───── Dataset extract ─────

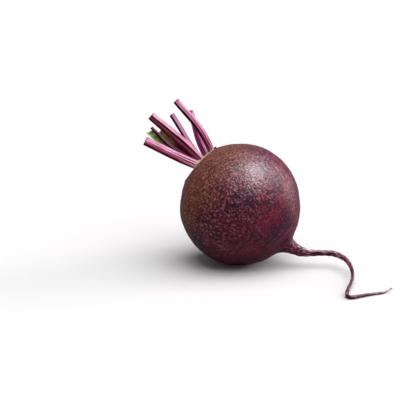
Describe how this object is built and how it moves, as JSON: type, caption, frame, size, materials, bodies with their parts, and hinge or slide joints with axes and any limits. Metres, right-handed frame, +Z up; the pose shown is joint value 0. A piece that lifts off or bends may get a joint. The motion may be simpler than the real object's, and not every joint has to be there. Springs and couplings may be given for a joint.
{
  "type": "beetroot",
  "caption": "Whole beetroot on its side: round root with a long curled tail, cut crimson leaf stalks and a young leaf. Fresh vegetable for kitchen, market and food scenes.",
  "frame": {"origin": "middle of the small flat spot that the root rests on", "axes": "+Z up; the crown with the stalks points up towards -X, and the tail runs off towards +X and curls forward to -Y"},
  "size_m": [0.1627, 0.1174, 0.1063],
  "materials": {
    "root_skin": "matte, fine rough skin with brown corky flecks and thin scars",
    "stalk_skin": "satin, ribbed crimson with pale pink ridges",
    "young_stalk_skin": "satin, mauve with a dark groove",
    "leaf_blade": "satin, yellow-green leaf",
    "dry_bud": "matte, dried and nearly black"
  },
  "bodies": {
    "root": {"swollen_root": "root_skin", "stalk_1": "stalk_skin", "stalk_2": "stalk_skin", "stalk_3": "stalk_skin", "stalk_4": "stalk_skin", "stalk_5": "stalk_skin", "young_leaf_stalk": "young_stalk_skin", "young_leaf_blade": "leaf_blade", "withered_bud": "dry_bud"}
  },
  "joints": []
}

─────

Task requirements
Every line of the data above should be reproduced word for word.

Completed exercise
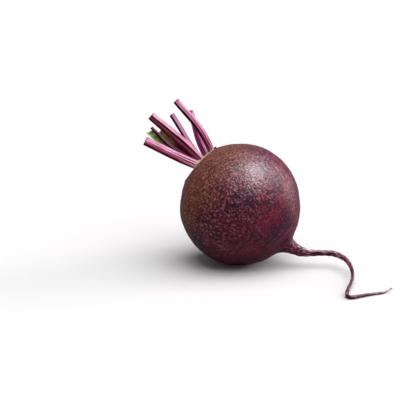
Describe how this object is built and how it moves, as JSON: type, caption, frame, size, materials, bodies with their parts, and hinge or slide joints with axes and any limits. Metres, right-handed frame, +Z up; the pose shown is joint value 0. A piece that lifts off or bends may get a joint. The motion may be simpler than the real object's, and not every joint has to be there. Springs and couplings may be given for a joint.
{
  "type": "beetroot",
  "caption": "Whole beetroot on its side: round root with a long curled tail, cut crimson leaf stalks and a young leaf. Fresh vegetable for kitchen, market and food scenes.",
  "frame": {"origin": "middle of the small flat spot that the root rests on", "axes": "+Z up; the crown with the stalks points up towards -X, and the tail runs off towards +X and curls forward to -Y"},
  "size_m": [0.1627, 0.1174, 0.1063],
  "materials": {
    "root_skin": "matte, fine rough skin with brown corky flecks and thin scars",
    "stalk_skin": "satin, ribbed crimson with pale pink ridges",
    "young_stalk_skin": "satin, mauve with a dark groove",
    "leaf_blade": "satin, yellow-green leaf",
    "dry_bud": "matte, dried and nearly black"
  },
  "bodies": {
    "root": {"swollen_root": "root_skin", "stalk_1": "stalk_skin", "stalk_2": "stalk_skin", "stalk_3": "stalk_skin", "stalk_4": "stalk_skin", "stalk_5": "stalk_skin", "young_leaf_stalk": "young_stalk_skin", "young_leaf_blade": "leaf_blade", "withered_bud": "dry_bud"}
  },
  "joints": []
}